New York-based Globalstar is 45%-owned by Loral Space &
Communications Ltd. Its stock rose shortly after Iridium's
Chapter 11 filing on hopes that Iridium's problems would yield
customers for Globalstar. Now investors aren't sure whether
any satellite-telephone companies can win enough customers
to pay for the billions they've invested in their systems, Kidd
said.

"Really, the issue isn't competition. If the market was big
enough to support competition, I think we'd all be smiling,"
said Kidd, who has a $29 price target on Globalstar shares.

He predicted the shares could stay depressed until October,
when investors can measure whether the introduction of its
satellite network was a success. Globalstar's shares have risen
26% this year.

Copyright 1999, Bloomberg L.P. All Rights Reserved.



To: Rocket Scientist who wrote (7134)9/2/1999 4:27:00 AM
From: Maurice Winn  Read Replies (1) | Respond to of 29987
 
RS, Feast? We are in the midst of a famine and the feast is years away. Let's just have a crust or two to get us through to when the main meal might be served. There are already two starved bodies twisting in the wind [Iridium and ICO, not to mention Odyssey, Ellipso and others].

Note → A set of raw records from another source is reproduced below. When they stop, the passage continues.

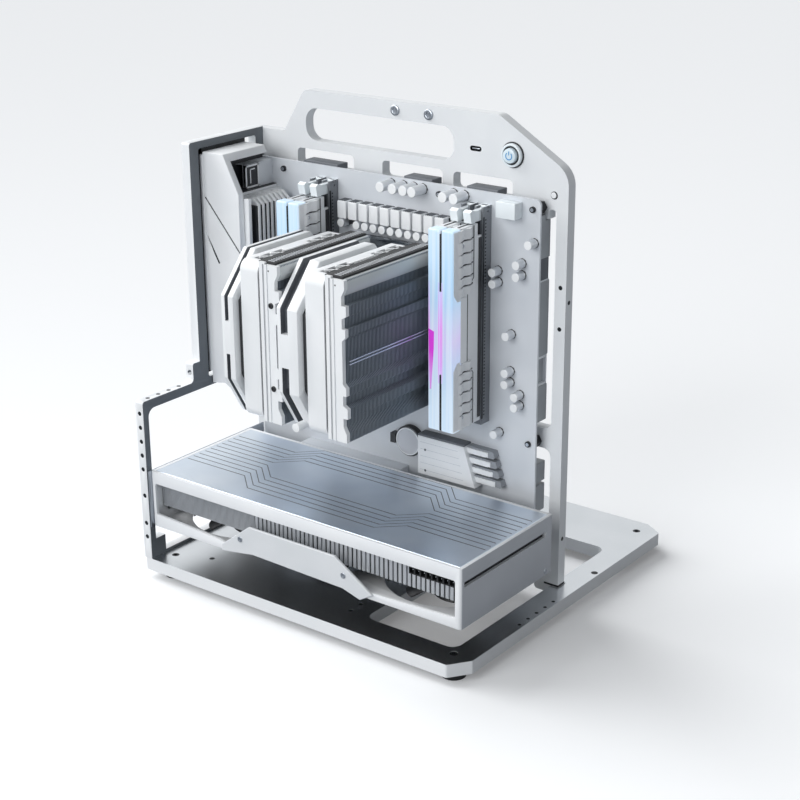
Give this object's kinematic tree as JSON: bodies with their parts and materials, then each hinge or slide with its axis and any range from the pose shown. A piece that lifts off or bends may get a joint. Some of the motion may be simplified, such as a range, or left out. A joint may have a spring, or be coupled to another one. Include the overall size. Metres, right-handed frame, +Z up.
{
  "type": "open air test bench",
  "caption": "Open-frame computer test bench: base plate, upright with carrying handle and stepped side frame, with main board, twin-tower cooler, memory and graphics card",
  "frame": {"origin": "centre of the bounding box on the floor plane under the feet", "axes": "+X right along the upright as seen from the front, +Y away from the viewer, +Z up"},
  "size_m": [0.27, 0.2566, 0.328],
  "materials": {
    "white_plate": "satin",
    "black_rubber": "matte",
    "steel_screw": "satin",
    "black_standoff": "satin",
    "turned_metal": "brushed",
    "white_cap": "gloss",
    "socket_metal": "satin",
    "white_board": "satin",
    "white_cover": "satin",
    "dark_ports": "matte",
    "bare_fins": "satin",
    "grey_choke": "matte",
    "can_metal": "satin",
    "white_socket": "matte",
    "cell_metal": "satin",
    "slate_cover": "satin",
    "nickel": "polished",
    "slate_fins": "satin",
    "white_fan": "satin",
    "light_bar": "gloss",
    "white_spreader": "satin",
    "grey_latch": "satin",
    "card_shell": "satin",
    "card_plate": "brushed",
    "card_fins": "satin",
    "black_socket": "matte",
    "dark_fan": "matte"
  },
  "bodies": {
    "bench": {"base_plate": "white_plate", "feet": "black_rubber", "foot_screws": "steel_screw", "frame_screws": "steel_screw", "upright_plate": "white_plate", "side_frame": "white_plate", "handle_screws": "steel_screw", "button_bezel": "turned_metal", "button_nut": "turned_metal", "usb_socket": "socket_metal", "standoffs": "black_standoff", "board_screws": "steel_screw", "motherboard": "white_board", "io_shroud": "white_cover", "io_ports": "dark_ports", "vrm_heatsink": "bare_fins", "power_chokes": "grey_choke", "capacitors": "can_metal", "board_connectors": "white_socket", "coin_cell": "cell_metal", "cell_holder": "dark_ports", "drive_cover": "slate_cover", "card_slot": "white_socket", "cpu_socket": "socket_metal", "processor": "nickel", "cooler_base": "nickel", "heat_pipes": "nickel", "cooler_screws": "steel_screw", "fan_gaskets": "black_rubber", "fin_stack_1": "slate_fins", "fin_stack_2": "slate_fins", "tower_cover_1": "white_cover", "tower_cover_2": "white_cover", "fan_frame_1": "white_fan", "fan_frame_2": "white_fan", "fan_bezel_1": "white_fan", "fan_bezel_2": "white_fan", "memory_sockets": "white_socket", "memory_boards": "white_board", "memory_spreaders": "white_spreader", "memory_light_bars": "light_bar", "card_shroud": "card_shell", "card_backplate": "card_plate", "card_fins": "card_fins", "card_connector": "black_socket", "card_circuit_board": "white_board", "card_badge": "card_shell", "badge_screws": "steel_screw", "card_bracket": "socket_metal"},
    "button": {"button_cap": "white_cap"},
    "rotor_1": {"fan_rotor_1": "white_fan"},
    "rotor_2": {"fan_rotor_2": "white_fan"},
    "card_rotor_1": {"card_fan_rotor_1": "dark_fan"},
    "card_rotor_2": {"card_fan_rotor_2": "dark_fan"},
    "card_rotor_3": {"card_fan_rotor_3": "dark_fan"},
    "latch_1": {"memory_latch_1": "grey_latch"},
    "latch_2": {"memory_latch_2": "grey_latch"},
    "latch_3": {"memory_latch_3": "grey_latch"},
    "latch_4": {"memory_latch_4": "grey_latch"}
  },
  "joints": [
    {"name": "button_press", "type": "slide", "parent": "bench", "child": "button", "axis": [0, 1, 0], "range_m": [0, 0.0015], "stiffness_N_per_m": 400, "springref_m": -0.0005},
    {"name": "cooler_fan_1", "type": "hinge", "parent": "bench", "child": "rotor_1", "pos_m": [-0.03015, -0.0781, 0.1932], "axis": [1, 0, 0], "continuous": true},
    {"name": "cooler_fan_2", "type": "hinge", "parent": "bench", "child": "rotor_2", "pos_m": [0.02285, -0.0781, 0.1932], "axis": [1, 0, 0], "continuous": true},
    {"name": "card_fan_1", "type": "hinge", "parent": "bench", "child": "card_rotor_1", "pos_m": [-0.0815, -0.07465, 0.0484], "axis": [0, 0, 1], "continuous": true},
    {"name": "card_fan_2", "type": "hinge", "parent": "bench", "child": "card_rotor_2", "pos_m": [0.0035, -0.07465, 0.0484], "axis": [0, 0, 1], "continuous": true},
    {"name": "card_fan_3", "type": "hinge", "parent": "bench", "child": "card_rotor_3", "pos_m": [0.0885, -0.07465, 0.0484], "axis": [0, 0, 1], "continuous": true},
    {"name": "memory_latch_1", "type": "hinge", "parent": "bench", "child": "latch_1", "pos_m": [-0.06665, -0.0111, 0.2716], "axis": [1, 0, 0], "range_deg": [-25, 0]},
    {"name": "memory_latch_2", "type": "hinge", "parent": "bench", "child": "latch_2", "pos_m": [-0.05635, -0.0111, 0.2716], "axis": [1, 0, 0], "range_deg": [-25, 0]},
    {"name": "memory_latch_3", "type": "hinge", "parent": "bench", "child": "latch_3", "pos_m": [0.05865, -0.0111, 0.2716], "axis": [1, 0, 0], "range_deg": [-25, 0]},
    {"name": "memory_latch_4", "type": "hinge", "parent": "bench", "child": "latch_4", "pos_m": [0.06895, -0.0111, 0.2716], "axis": [1, 0, 0], "range_deg": [-25, 0]}
  ]
}
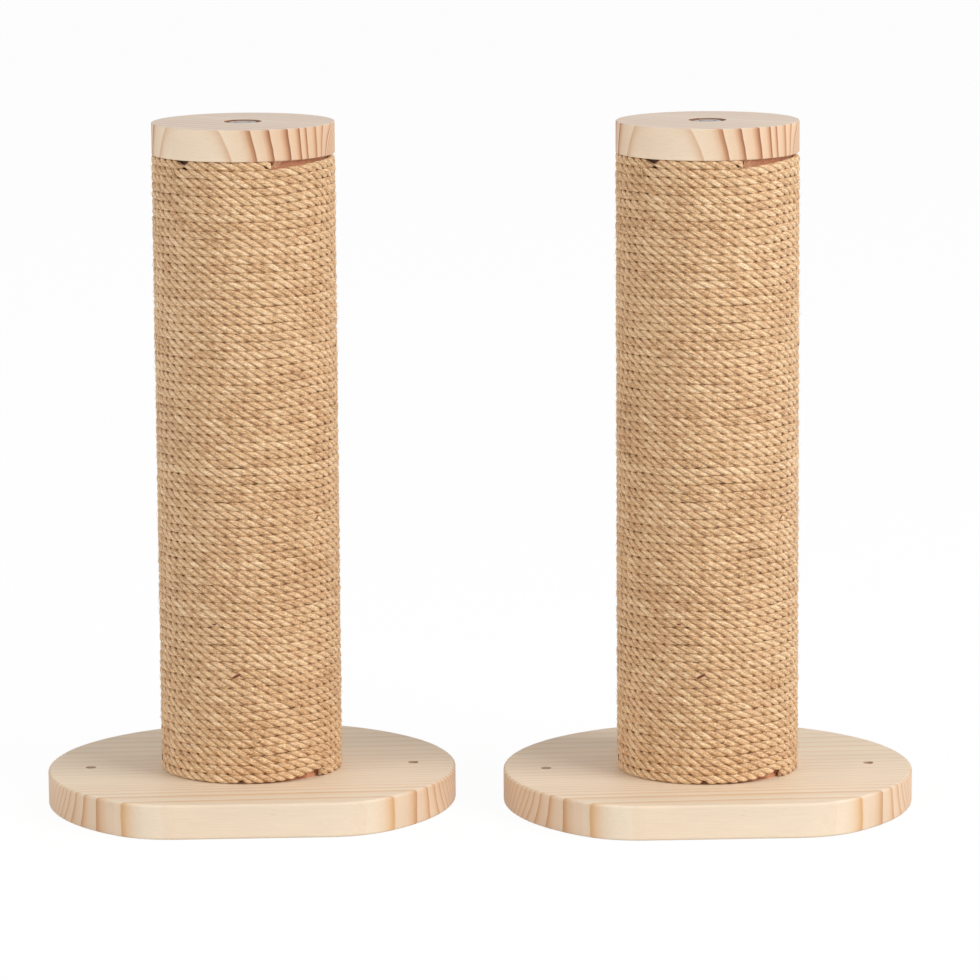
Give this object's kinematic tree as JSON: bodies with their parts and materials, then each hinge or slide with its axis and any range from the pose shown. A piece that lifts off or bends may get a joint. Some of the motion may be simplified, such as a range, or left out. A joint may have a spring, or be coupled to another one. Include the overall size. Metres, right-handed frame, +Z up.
{
  "type": "pair of rope-wound scratching posts",
  "caption": "Pair of upright pet scratching posts, each a jute-wound paper tube between a flat-sided pine base with screw holes and a round pine cap.",
  "frame": {"origin": "on the floor, at the middle of the box round both posts", "axes": "+Z up along the posts, +X from the left post to the right post, -Y towards the viewer"},
  "size_m": [0.423, 0.204, 0.3343],
  "materials": {
    "pine": "sanded, bare",
    "paper_tube": "matt",
    "jute_rope": "laid natural fibre",
    "zinc_steel": "bright zinc",
    "tack_steel": "dark blued"
  },
  "bodies": {
    "left_post": {"left_base_plate": "pine", "left_core_tube": "paper_tube", "left_lower_plug": "pine", "left_upper_plug": "pine", "left_rope_top_turns": "jute_rope", "left_rope_middle": "jute_rope", "left_rope_bottom_turns": "jute_rope", "left_rope_tacks": "tack_steel", "left_cap": "pine", "left_through_rod": "zinc_steel", "left_top_nut": "zinc_steel", "left_top_washer": "zinc_steel", "left_bottom_nut": "zinc_steel", "left_bottom_washer": "zinc_steel"},
    "right_post": {"right_base_plate": "pine", "right_core_tube": "paper_tube", "right_lower_plug": "pine", "right_upper_plug": "pine", "right_rope_top_turns": "jute_rope", "right_rope_middle": "jute_rope", "right_rope_bottom_turns": "jute_rope", "right_rope_tacks": "tack_steel", "right_cap": "pine", "right_through_rod": "zinc_steel", "right_top_nut": "zinc_steel", "right_top_washer": "zinc_steel", "right_bottom_nut": "zinc_steel", "right_bottom_washer": "zinc_steel"}
  },
  "joints": [
    {"name": "post_spacing", "type": "slide", "parent": "left_post", "child": "right_post", "axis": [1, 0, 0], "range_m": [-0.02, 0.4]}
  ]
}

Seriously, after four years of betting on Globalstar, during which time marketers who are up close to and knowledgeable about Globalstar could have been making their own assessments, maybe even as well as I am able to, you'd think the Service Providers would have their part of the job, which is just figuring out how to sell the handsets and service, polished up and ready to go. While the Mr Adrenalines of this world have been going flat out getting the hardware up and running, what have the marketers been doing? Okay, the engineering is simple, just light fuse and step away, whereas marketers need to talk about market segmentation and pontificate about targeted incentivizing of vertical salesforces, sectorize the product differentiation, get the ASP ratio's relativity to broadband advertising just so and predetermine opportunity cost margin bullshit. But they've had at least as long as the engineering people to get things humming.

We are only 30 days from the GO signal and to suggest the retailers now need a couple of months to decide whether this thing is really worth putting their precious brand name behind seems odd. They have had years to decide that. I've put my even more precious money behind it. So they should not be so sluggish about getting their brand names on line.

Good salespeople don't doze around in the sun, wondering if one day they'll swing into gear. They hit the ground running and they go into revolving doors behind the competitors and come out in front of them.

Those urls should be humming right now!